Backup the Partition Layout
Before you do anything, it’s always a good idea to backup the partition layout. When you create a whole disk backup, you don’t have to worry about partitions. However, it can be handy to have this partition information (in case you need to mount a specific partition in the backup as a file using the exact offset). Use the
sfdisk command to backup the partition layout:
rescuecd#/> sfdisk -d /dev/sda > /mirror/backup-sda.sf
Once you’ve backed up the partition layout, you can
cat /mirror/backup-sda.sf to verify that you’ve correctly saved the partition mapping.
Backup the Master Boot Record (MBR)
Again, you don’t need to explicitly do this since a whole disk backup includes the MBR, but it’s a good idea to snag the master boot record just in case. To backup the MBR, you can use the
rescuecd#/> dd if=/dev/sda of=/mirror/backup-sda.mbr count=1 bs=512
If you want to prove to yourself that you’ve successfully saved the MBR, you can run
file /mirror/backup-sda.mbr to confirm you got what you needed:
rescuecd#/> file /mirror/backup-sda.mbr backup-sda.mbr: x86 boot sector; partition 2: ID=0x83, active, starthead 1, \ startsector 63, 2104452 sectors; partition 3: ID=0x82, starthead 0, \ startsector 2104515, 4192965 sectors, code offset 0x48
Yep, the file command confirmed that we’ve successfully snagged the MBR of the disk. The MBR always sits on the first 512-bytes of any bootable disk.
Run the Backup
Now that you’ve saved everything you need from the disk, it’s time to make the backup. To create the backup, we’ll use the
dd command in conjunction with
gzip -9 for max compression. For
dd, we’ll use an optimal block size of 1024 (as determined above).
Warning: this will take a long time so it’s probably best to let this run overnight. On my system at home, it took me 7+ hours to backup an entire 250 GB disk:
rescuecd#/> dd if=/dev/sda bs=1024 conv=noerror,sync | pv | gzip -c -9 > /mirror/backup-sda.gz
conv=noerror,sync flag asks
dd to keep going even if there are any read errors with the disk and to pad every input block with NULs to match your input block size. Note that I’m using the pv command to monitor the speed and progress of data flowing between
pv command will tell me how much data I’ve processed, how long the backup has been running, and the approx speed of my backup; essentially it displays a progress bar on the console.

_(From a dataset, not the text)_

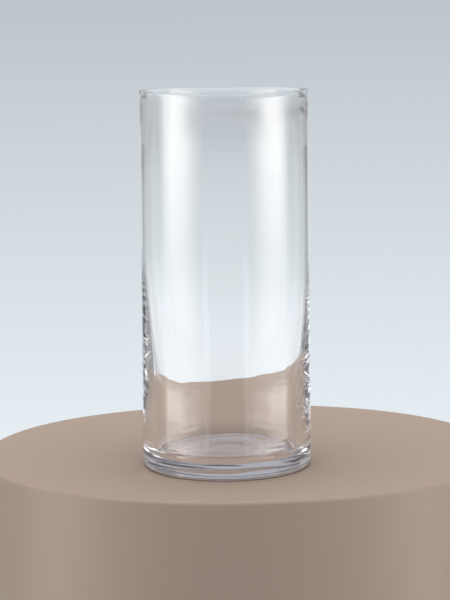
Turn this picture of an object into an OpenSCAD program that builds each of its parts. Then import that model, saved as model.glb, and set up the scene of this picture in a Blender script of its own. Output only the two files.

Re-compress with P7ZIP (if desired)
Gzip offers pretty decent compression, but if you want insanely awesome compression, you can use P7ZIP to compress your backups. After the
gzip backup is complete, you can re-compress
backup-sda.gz using P7ZIP if you’d like to save a little storage space. If so, here’s how:
rescuecd#/> gunzip -c /mirror/backup-sda.gz | 7za a /mirror/backup-sda.7z -si
Again, be warned, this process will seem like it takes forever. However, using P7ZIP over Gzip, saved me about 5 GB on the compressed backup. Using
gzip -9 alone, I compressed a 250 GB backup image down to about 31 GB. With P7ZIP, the same backup was only 26 GB. P7ZIP is interesting because it sacrifices CPU cycles for compression, using a more exhaustive and complete compression algorithm. If you want more information on P7ZIP, check out Wikipedia’s article on the 7z compression format.
Restore from Backup
Backups are useless unless you can actually restore your data. If you need to restore a P7ZIP compressed backup to
/dev/sda, here’s how:
rescuecd#/> 7za x /mirror/backup-sda.7z -so | dd of=/dev/sda bs=1024
If you decided to skip P7ZIP compression, and need to restore a Gzip compressed backup to
/dev/sda, here’s how:
rescuecd#/> gunzip -c /mirror/backup-sda.gz | pv | dd of=/dev/sda bs=1024
For best performance, I strongly recommend zeroing out your disk before installing any OS’es on the drive you plan to backup. For example, I recently upgraded my Vista Enterprise box to Windows 7 Professional. I backed up Vista using the instructions in this post, then used the
dd command to zero out the disk before installing Windows 7:
rescuecd#/> dd if=/dev/zero of=/dev/sda bs=1024 conv=noerror,sync
This writes zeroes to the entire disk, essentially eliminating any random or stray data that’s lingering at the end of the drive from a previous OS install. Then, once I install Windows 7 and back it up, the backup process will compress Windows 7, my data, and all installed applications. Eventually, it will hit the “rest of the disk”, which is all zeroes. As a result, the backup run time is reduced not to mention that the backup itself could be a fraction of the normal size (most compression algorithms LOVE large streams of similar patterns; they’re built for that, so if you give
bzip2 some data then a huge stream of all zeros, expect some insanely good compression).
Using this technique, on one of my desktops, I compressed a 250GB disk with Windows 7 Professional installed down to only 12GB.
So, if you plan on re-installing your OS, then making a backup, you should always use
/dev/zero to zero out your disk before doing anything.